### The exercise:
In the records below, find the line with "swing_motor()" and the line with "obj.parent = empty"; return exactly those lines and every line between them.

***** Provided information

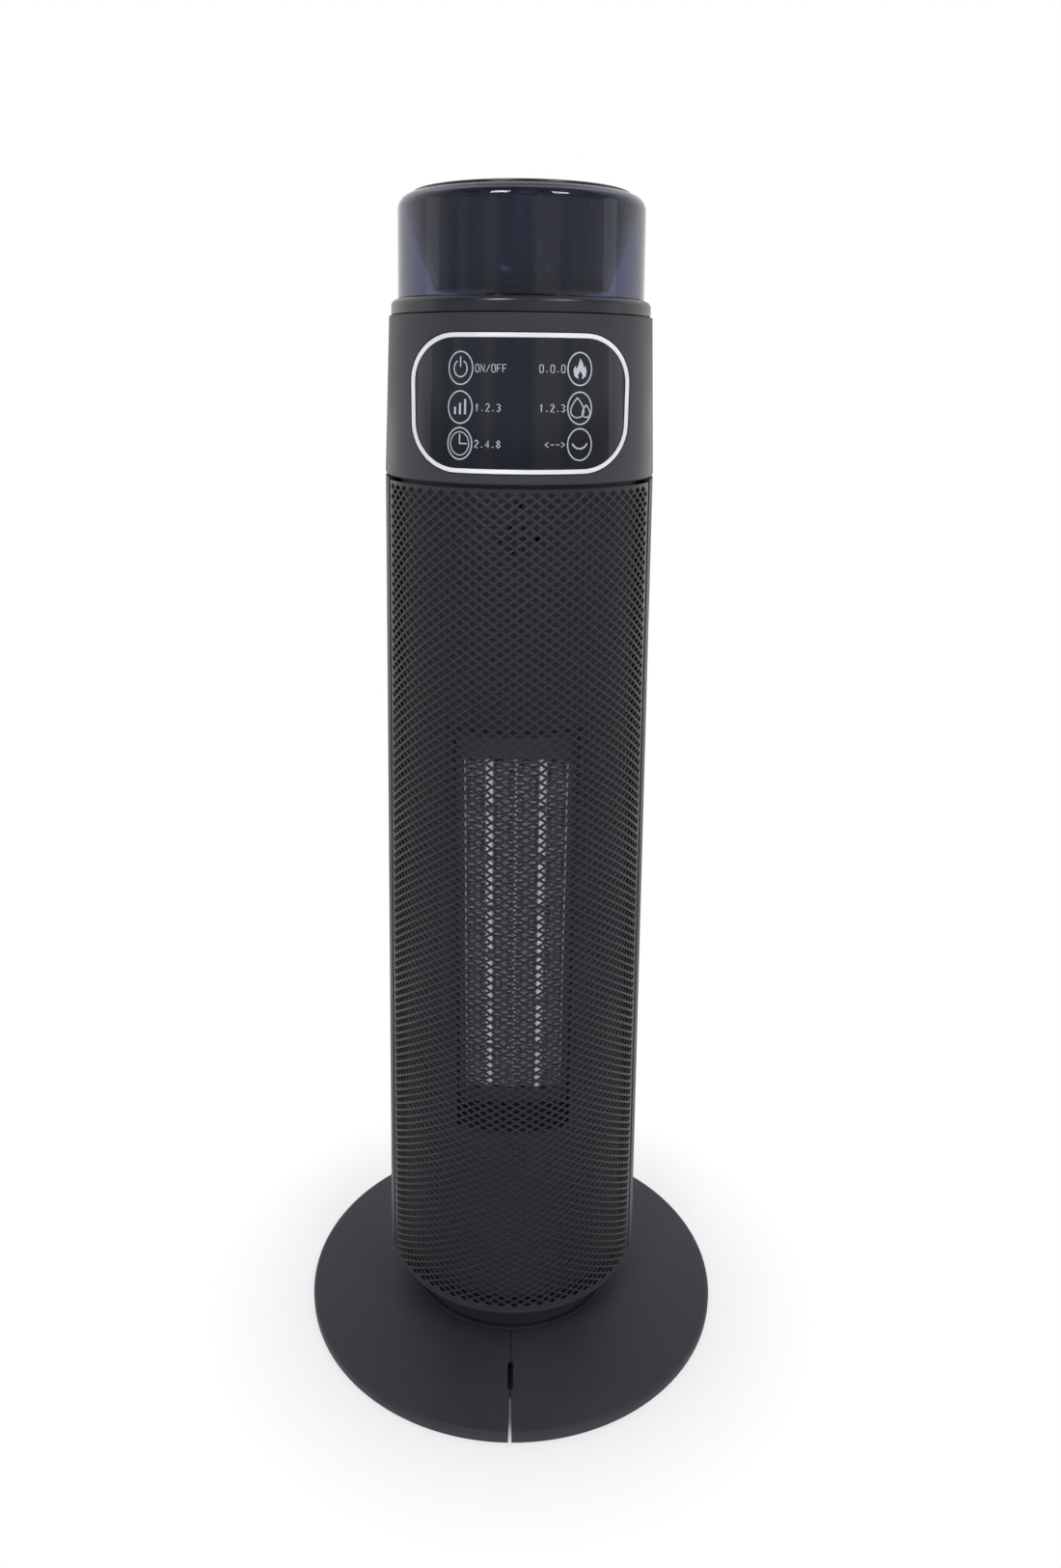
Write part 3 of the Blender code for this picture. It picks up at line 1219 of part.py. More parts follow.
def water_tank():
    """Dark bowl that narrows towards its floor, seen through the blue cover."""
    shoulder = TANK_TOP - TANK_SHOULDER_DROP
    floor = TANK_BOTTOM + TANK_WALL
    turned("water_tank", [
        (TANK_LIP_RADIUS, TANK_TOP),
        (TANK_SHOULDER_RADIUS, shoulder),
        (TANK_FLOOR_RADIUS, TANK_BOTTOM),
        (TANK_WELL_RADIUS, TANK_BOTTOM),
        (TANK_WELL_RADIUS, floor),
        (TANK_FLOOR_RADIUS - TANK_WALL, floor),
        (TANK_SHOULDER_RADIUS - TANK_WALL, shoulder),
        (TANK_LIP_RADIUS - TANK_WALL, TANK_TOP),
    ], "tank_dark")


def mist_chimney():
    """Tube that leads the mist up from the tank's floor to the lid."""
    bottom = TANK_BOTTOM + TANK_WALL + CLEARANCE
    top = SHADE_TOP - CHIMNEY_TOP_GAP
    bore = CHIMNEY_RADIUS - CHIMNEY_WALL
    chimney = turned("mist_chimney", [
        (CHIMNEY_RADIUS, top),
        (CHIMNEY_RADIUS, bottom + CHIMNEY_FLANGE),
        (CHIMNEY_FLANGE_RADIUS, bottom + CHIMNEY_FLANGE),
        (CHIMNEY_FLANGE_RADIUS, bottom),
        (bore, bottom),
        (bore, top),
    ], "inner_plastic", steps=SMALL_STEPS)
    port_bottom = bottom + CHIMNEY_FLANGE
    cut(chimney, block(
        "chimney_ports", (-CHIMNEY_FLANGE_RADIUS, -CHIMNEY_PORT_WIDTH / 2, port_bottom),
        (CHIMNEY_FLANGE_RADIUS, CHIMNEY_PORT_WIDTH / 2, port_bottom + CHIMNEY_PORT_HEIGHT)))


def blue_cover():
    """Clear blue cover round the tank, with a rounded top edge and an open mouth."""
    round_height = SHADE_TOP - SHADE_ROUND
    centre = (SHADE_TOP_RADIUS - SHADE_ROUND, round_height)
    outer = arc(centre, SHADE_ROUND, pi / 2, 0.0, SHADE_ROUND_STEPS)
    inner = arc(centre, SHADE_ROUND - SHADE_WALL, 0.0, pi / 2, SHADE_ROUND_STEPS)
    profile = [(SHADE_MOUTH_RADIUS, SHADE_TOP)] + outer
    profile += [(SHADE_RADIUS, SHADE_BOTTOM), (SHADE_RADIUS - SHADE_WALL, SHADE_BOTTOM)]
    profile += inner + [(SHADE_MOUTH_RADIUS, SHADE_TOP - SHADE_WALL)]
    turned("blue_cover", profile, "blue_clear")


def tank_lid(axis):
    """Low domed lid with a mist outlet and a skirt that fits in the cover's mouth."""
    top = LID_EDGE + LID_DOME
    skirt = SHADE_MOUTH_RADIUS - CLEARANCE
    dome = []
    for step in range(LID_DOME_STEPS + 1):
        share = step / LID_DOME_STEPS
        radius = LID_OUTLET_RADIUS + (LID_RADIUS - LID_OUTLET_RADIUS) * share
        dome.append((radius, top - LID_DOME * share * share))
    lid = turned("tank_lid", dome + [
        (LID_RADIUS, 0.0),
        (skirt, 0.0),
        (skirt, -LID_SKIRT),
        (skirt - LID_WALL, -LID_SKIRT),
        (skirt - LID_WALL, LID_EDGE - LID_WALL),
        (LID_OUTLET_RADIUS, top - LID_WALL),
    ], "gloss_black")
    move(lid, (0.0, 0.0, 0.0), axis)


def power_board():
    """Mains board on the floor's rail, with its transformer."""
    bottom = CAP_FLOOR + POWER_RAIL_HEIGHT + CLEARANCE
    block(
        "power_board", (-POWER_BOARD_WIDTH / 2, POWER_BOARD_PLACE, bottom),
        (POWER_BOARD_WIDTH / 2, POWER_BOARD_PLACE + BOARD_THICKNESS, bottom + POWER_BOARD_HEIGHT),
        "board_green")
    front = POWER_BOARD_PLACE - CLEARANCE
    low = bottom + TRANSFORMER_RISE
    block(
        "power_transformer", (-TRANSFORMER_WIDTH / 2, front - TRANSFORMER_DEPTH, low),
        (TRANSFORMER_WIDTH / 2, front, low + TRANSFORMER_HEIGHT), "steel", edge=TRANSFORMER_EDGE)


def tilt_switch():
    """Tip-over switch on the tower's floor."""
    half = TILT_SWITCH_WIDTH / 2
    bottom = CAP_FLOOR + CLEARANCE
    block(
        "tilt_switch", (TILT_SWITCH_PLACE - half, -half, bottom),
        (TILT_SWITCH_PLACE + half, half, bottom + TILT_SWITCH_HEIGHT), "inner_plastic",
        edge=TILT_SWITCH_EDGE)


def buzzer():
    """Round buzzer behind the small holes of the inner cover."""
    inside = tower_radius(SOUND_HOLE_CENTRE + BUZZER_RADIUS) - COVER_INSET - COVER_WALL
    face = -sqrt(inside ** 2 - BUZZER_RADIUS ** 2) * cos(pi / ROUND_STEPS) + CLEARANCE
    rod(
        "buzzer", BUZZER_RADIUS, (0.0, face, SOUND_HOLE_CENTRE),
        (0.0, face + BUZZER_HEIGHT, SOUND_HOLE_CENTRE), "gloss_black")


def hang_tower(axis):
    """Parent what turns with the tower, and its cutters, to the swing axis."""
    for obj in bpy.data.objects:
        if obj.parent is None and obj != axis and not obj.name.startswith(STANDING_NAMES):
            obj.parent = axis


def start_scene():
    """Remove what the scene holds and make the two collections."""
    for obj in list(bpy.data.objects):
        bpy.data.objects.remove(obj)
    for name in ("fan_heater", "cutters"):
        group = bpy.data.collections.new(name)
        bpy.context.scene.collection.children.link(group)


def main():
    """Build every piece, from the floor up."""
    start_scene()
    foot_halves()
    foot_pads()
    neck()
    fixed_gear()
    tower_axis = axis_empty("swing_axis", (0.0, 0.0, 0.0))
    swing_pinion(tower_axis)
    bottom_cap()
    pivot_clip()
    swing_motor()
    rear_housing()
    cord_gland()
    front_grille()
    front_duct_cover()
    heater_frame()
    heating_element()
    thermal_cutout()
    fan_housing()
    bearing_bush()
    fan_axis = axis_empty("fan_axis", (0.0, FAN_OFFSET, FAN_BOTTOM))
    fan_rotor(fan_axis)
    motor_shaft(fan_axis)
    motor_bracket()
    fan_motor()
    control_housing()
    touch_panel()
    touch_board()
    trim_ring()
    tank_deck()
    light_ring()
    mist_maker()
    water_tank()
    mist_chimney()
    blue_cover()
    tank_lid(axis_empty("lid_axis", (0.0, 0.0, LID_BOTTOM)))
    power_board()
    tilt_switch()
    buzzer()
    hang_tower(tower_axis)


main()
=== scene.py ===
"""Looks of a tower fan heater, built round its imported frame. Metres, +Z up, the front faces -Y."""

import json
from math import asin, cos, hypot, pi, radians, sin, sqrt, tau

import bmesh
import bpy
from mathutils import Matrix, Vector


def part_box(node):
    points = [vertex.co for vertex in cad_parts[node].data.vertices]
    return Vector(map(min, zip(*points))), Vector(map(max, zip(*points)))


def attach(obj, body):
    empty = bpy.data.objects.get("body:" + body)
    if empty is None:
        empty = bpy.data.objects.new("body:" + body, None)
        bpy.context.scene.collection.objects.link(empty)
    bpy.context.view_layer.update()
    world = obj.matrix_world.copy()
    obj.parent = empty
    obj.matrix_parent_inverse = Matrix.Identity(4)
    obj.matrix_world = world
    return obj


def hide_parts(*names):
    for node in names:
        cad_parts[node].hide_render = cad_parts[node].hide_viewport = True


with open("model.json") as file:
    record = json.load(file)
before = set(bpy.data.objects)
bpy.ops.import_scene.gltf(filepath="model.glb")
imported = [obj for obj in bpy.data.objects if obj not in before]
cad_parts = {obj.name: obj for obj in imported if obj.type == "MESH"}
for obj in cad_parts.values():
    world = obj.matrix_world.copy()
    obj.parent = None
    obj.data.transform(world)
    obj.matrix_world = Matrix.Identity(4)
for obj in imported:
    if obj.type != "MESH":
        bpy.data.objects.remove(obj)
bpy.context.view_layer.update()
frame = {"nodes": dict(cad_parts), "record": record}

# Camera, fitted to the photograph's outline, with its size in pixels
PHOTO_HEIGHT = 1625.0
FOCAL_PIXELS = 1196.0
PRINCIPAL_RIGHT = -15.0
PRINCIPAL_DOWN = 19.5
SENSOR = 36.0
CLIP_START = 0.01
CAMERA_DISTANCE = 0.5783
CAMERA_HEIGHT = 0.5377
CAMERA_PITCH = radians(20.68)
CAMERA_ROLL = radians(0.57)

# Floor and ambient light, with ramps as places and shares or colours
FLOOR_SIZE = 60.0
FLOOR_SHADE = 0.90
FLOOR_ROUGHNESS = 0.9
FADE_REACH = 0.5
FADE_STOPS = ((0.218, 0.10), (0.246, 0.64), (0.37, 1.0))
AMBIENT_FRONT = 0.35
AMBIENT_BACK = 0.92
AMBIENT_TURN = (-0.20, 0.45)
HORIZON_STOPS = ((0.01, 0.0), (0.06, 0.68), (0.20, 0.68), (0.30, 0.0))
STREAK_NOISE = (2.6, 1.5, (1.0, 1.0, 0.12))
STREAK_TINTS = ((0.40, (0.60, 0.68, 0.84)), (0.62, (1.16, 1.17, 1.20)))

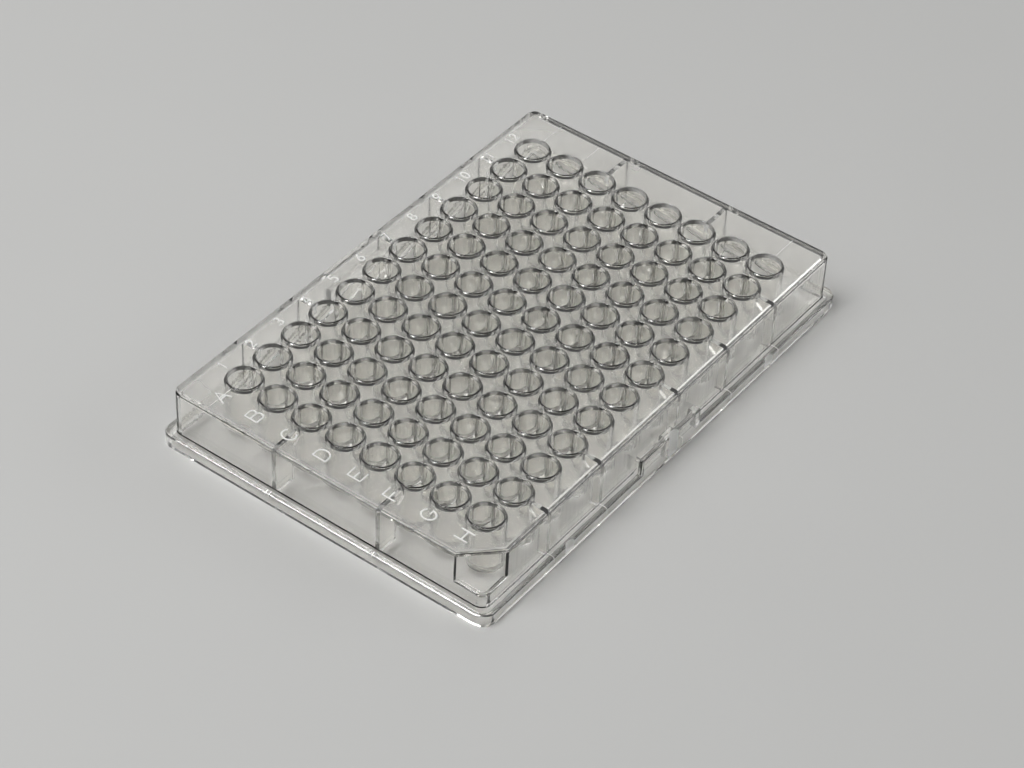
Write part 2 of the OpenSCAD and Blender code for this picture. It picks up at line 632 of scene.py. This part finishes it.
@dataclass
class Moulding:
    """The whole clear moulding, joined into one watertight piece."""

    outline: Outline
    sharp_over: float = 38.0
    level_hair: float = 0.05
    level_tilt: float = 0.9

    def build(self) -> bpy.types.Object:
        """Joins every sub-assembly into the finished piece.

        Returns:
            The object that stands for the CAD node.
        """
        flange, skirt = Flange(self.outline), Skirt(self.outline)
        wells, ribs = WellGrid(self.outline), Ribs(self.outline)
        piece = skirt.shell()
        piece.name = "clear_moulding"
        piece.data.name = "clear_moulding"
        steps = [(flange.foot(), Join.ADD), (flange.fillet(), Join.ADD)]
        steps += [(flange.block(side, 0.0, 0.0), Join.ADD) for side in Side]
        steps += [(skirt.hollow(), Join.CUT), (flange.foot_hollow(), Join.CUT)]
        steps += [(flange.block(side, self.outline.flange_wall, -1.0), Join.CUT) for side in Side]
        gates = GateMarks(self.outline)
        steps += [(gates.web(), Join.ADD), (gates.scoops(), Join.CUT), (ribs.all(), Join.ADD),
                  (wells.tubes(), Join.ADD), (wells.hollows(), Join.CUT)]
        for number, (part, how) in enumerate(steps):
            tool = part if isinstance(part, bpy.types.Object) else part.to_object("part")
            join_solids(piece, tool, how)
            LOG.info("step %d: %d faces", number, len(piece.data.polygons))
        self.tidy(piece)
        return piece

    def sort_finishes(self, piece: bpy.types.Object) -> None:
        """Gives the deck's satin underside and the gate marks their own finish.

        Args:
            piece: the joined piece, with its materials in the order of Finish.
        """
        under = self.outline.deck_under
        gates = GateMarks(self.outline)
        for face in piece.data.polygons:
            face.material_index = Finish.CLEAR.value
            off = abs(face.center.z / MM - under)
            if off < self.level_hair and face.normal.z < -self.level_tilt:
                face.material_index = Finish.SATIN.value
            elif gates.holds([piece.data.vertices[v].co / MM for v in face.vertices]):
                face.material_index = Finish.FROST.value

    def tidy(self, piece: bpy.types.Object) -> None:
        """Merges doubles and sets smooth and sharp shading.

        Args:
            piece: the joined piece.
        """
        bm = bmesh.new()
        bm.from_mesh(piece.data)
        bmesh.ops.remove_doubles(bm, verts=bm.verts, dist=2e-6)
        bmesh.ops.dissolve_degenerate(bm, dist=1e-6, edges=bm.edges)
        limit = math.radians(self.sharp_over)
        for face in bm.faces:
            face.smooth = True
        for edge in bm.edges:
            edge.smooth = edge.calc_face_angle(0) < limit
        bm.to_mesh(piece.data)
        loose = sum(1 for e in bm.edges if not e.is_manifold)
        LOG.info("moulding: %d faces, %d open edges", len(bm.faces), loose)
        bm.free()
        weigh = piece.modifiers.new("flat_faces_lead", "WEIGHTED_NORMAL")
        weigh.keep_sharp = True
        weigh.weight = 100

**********

### Result for this task:
    swing_motor()
    rear_housing()
    cord_gland()
    front_grille()
    front_duct_cover()
    heater_frame()
    heating_element()
    thermal_cutout()
    fan_housing()
    bearing_bush()
    fan_axis = axis_empty("fan_axis", (0.0, FAN_OFFSET, FAN_BOTTOM))
    fan_rotor(fan_axis)
    motor_shaft(fan_axis)
    motor_bracket()
    fan_motor()
    control_housing()
    touch_panel()
    touch_board()
    trim_ring()
    tank_deck()
    light_ring()
    mist_maker()
    water_tank()
    mist_chimney()
    blue_cover()
    tank_lid(axis_empty("lid_axis", (0.0, 0.0, LID_BOTTOM)))
    power_board()
    tilt_switch()
    buzzer()
    hang_tower(tower_axis)


main()
=== scene.py ===
"""Looks of a tower fan heater, built round its imported frame. Metres, +Z up, the front faces -Y."""

import json
from math import asin, cos, hypot, pi, radians, sin, sqrt, tau

import bmesh
import bpy
from mathutils import Matrix, Vector


def part_box(node):
    points = [vertex.co for vertex in cad_parts[node].data.vertices]
    return Vector(map(min, zip(*points))), Vector(map(max, zip(*points)))


def attach(obj, body):
    empty = bpy.data.objects.get("body:" + body)
    if empty is None:
        empty = bpy.data.objects.new("body:" + body, None)
        bpy.context.scene.collection.objects.link(empty)
    bpy.context.view_layer.update()
    world = obj.matrix_world.copy()
    obj.parent = empty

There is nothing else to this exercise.